Motor Racing Formula One World Championship Russian Grand Prix Race Day Sochi, Russia

Get Hulkenberg or Perez

Gary Anderson

Both Kevin Magnussen and Roman Grosjean, in a competitive car, could bring home big points. They are both very experienced and have done it in the past, but they are now being axed because of Haas and Ferrari’s inability to give them the package they require to achieve those results.

Yes, Grosjean is a bit of a moaner over the radio and Magnussen doesn’t need a second invitation to get involved in some on-circuit bumper cars – but a lot of that has come from the frustration of the situation they have found themselves in. An uncompetitive chassis and a down-on-power power engine doesn’t do much for their enthusiasm.

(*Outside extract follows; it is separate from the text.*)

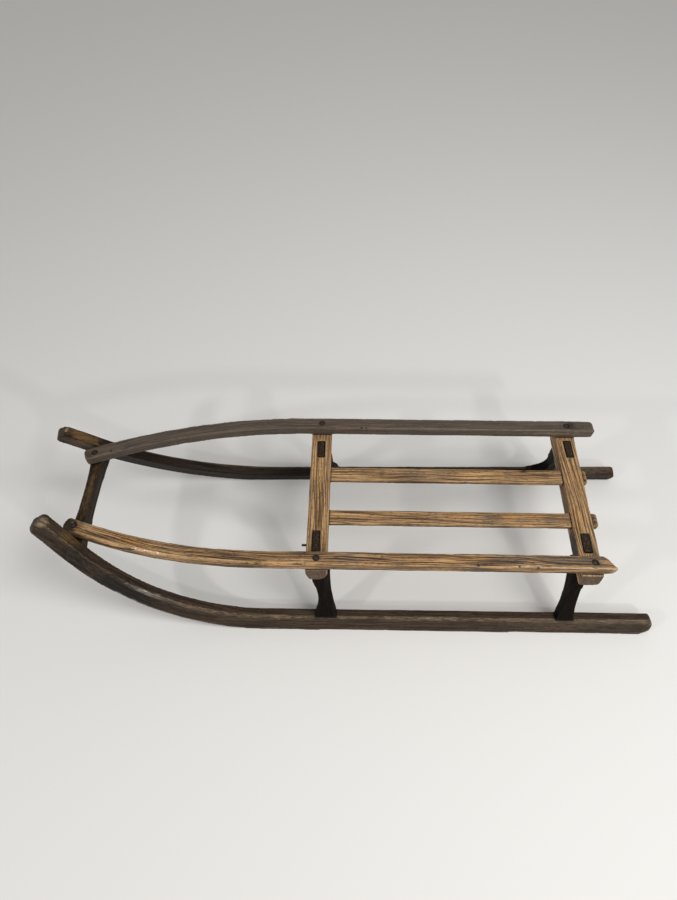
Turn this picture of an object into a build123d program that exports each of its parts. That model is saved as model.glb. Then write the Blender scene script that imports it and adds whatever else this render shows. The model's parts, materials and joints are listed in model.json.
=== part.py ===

Rumour has it that they are being replaced by younger, inexperienced but well-backed drivers that are on their way up the ladder. For any team, this is a big gamble.

I loved working with younger drivers that aren’t yet set in their ways but perhaps one of each is a better situation.

The balance of youth and experience for F1 as we currently know it is critical, so if they are going to back up a well-financed up and coming driver with someone like Nico Hulkenberg or Sergio Perez then that’s positive. But two novices might be too much for a team that has currently lost its way.

Motor Racing Formula One World Championship Eifel Grand Prix Race Day Nurbugring, Germany

New line-up a sign of the times

Edd Straw

It’s no secret that Haas’s commitment to Formula 1 is not as wholehearted as it once was, and given the limitations of the package with the (lack of) changes for next year, perhaps it’s no surprise Haas has gone this route.

It seems that inexperienced drivers, something the Haas team had previously avoided, will be the new way. While a team should ideally take the best driver line-up available, which would mean bringing in a Nico Hulkenberg and/or Sergio Perez, Haas’s position is understandable.

Some teams don’t have the luxury of having a free driver choice and while it could mean the line up is less experienced next year, it’s perhaps just an inevitable result of where that team is right now.